Значит, не думал мужик сбегать, просто хотелось ему погулять.
— Ого. Может, у него самый счастливый день был за последние годы.
— Вот-вот.
Оля докурила, подмигнула мне и направилась обратно в корпус. Она была молодец, перешагнула через свою гордость и померила нас. Показала, что мы снова можем быть друзьями, которым любопытно посплетничать о других отделениях. Мне думалось, что Оля могла услышать эту историю еще месяц назад, и вот теперь нашла повод поболтать со мной на отвлеченную тему.
Жалко, конечно, мужика стало, но, может быть, он не так часто был способен на подобные вылазки. Просветление, а потом снова с комфортом сидеть на своей кровати и по расписанию принимать пищу.

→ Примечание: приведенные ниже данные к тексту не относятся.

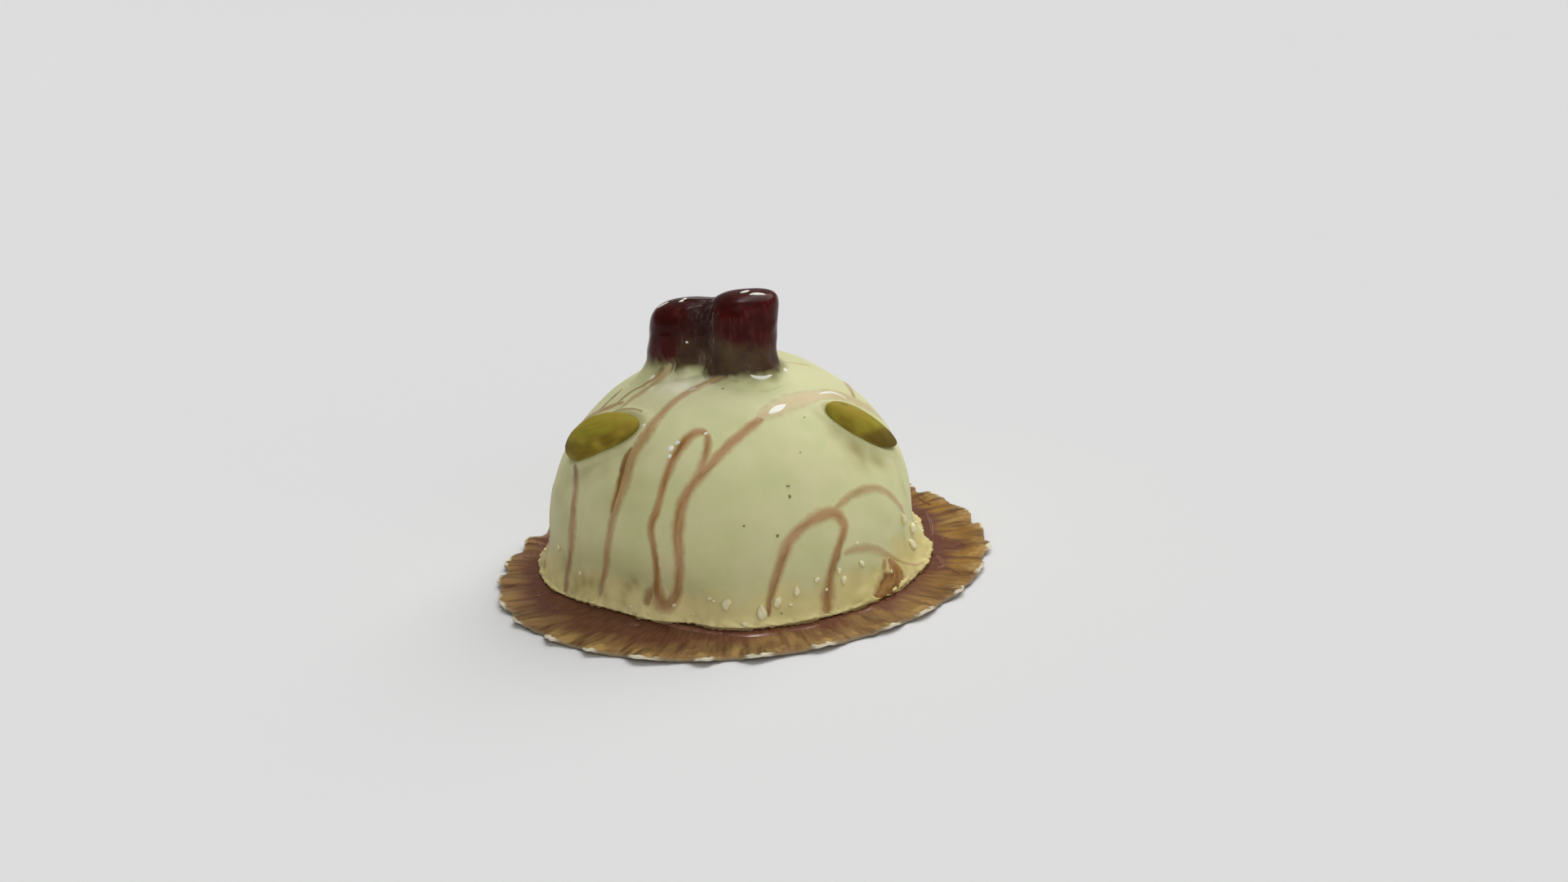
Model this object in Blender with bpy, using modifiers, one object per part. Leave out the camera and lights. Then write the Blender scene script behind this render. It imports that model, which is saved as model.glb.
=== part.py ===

Наутро после смены я пошел в отдел кадров, мы там долго болтали, как все устроить, но в итоге меня перевели со следующего месяца на полставки. Не мог я уже оставить эти стены, не оторвав от себя кусочек сердца. Но и, конечно, отдавать интернату свою жизнь полностью я тоже не мог. Пока учусь, поработаю так, а что будет потом, еще рано думать. Появлялись у меня всякие мысли о волонтерах, которых я мог бы сюда привлечь, хорошее же дело, врачи должны одобрить. Но это были лишь наброски, не цель, пока даже не призрачная.
Расчеты графиков работы немного отвлекли меня, но, стоило мне переступить порог интерната, и вот, усмешка Марата снова передо мной. Он прилетал сегодня, вечером я должен был зайти к нему. Он уже писал мне, как только у него появилась связь. Но мы лишь обсудили организационные вопросы нашей встречи, про девушку он ничего не успел спросить. Я снова впал в такое отчаяние, что хотел бежать обратно в интернат и на коленях умолять Олю притвориться моей девушкой на день. Всего одна встреча, а потом я мог бы сказать, что Оля меня бросила. Она могла бы придумать самую унизительную ситуацию, сказать, что я плачу в постели, или делаю недвусмысленные намеки ее бабушке, любой каприз. Я даже развернулся и сделал пару шагов в сторону интерната, но смог взять себя в руки.
Женя, собери всю свою гордость и прими поражение с мужеством, как настоящий самурай.
А потом сделай сэппуку, чтобы не видеть усмешку Марата.
Когда я только дошел до дома, на экране телефона появилось жуткое сообщение: «В Москве». Мои пальцы окостенели, я не мог пошевелить ни мускулом, пока не увидел следующую СМС-ку.
«Приеду из аэропорта, немного разберусь и напишу тебе».
О сне не могло быть уже и речи. Я ходил бешеный по квартире, посматривал то на асфальт под окнами восьмого этажа, то на бельевую веревку. Мама все приговаривала:
— Как же рад, как же ты рад приезду Марата.
А потом:
— Такие чудеса повидал. Обязательно покажи мне фотографии песцов и вулканов!
Чтобы как-то отвлечь себя, я попробовал порисовать. Набросал скетч Горацио в ужасе и кинул его Аркаше и Сереже. Скоро готовилась к публикации статья Аркаши про интернат, основанная на моих рассказах, истории, значит, очередного странного друга, но для нее я нарисую что-нибудь более нежное. А вот Сережа, окончательно разочарованный в людях, писал статью про экологию. Может быть, Горацио в ужасе мог ему подойти.
Рисование заставило меня сидеть на месте, но не успокоило. Я вдруг подумал: пока Титаник плывет, можно делать все, что угодно, ведь скоро его все равно ждет айсберг. Если погибать, то по всем фронтам, я решил отправиться к Тане за раскрасками. Хотя она могла и стать моей временной тихой гаванью, перед тем как я опущусь в пучины стыда.
Я договорился с ней и побежал к ее дому. С минуты на минуту мог написать Марат, мне нужно было успеть. Я ничего не ожидал от этой встречи, но в свой самый ужасный час человек может идти на невероятно смелые поступки, может быть, в любой другой раз я бы не встретился с ней.
Мой ангел с выбритым затылком открыл мне дверь. Свет освещал ее голые плечи, пересекаемые синими лямками топа — ручьи, стекающие прямо со звезд и питающие моря. Пакет с раскрасками уже был у нее в руках.
— Тут некоторые чуточку раскрашены, не знаю, подойдут ли, но я на всякий случай положила, — она волновалась, боялась что-то дурное отдать в интернат. Жаль, её нервозность была не из-за меня.
Я убедил ее, что это ничего страшного, вывел ее на ностальгию по нашему детству, вспомнив, как я разрисовал мелом весь двор, но она отвечала мне не очень охотно. Какое-то у нее препятствие было, и вряд ли это ревность Аркадия. Может, обижалась на меня.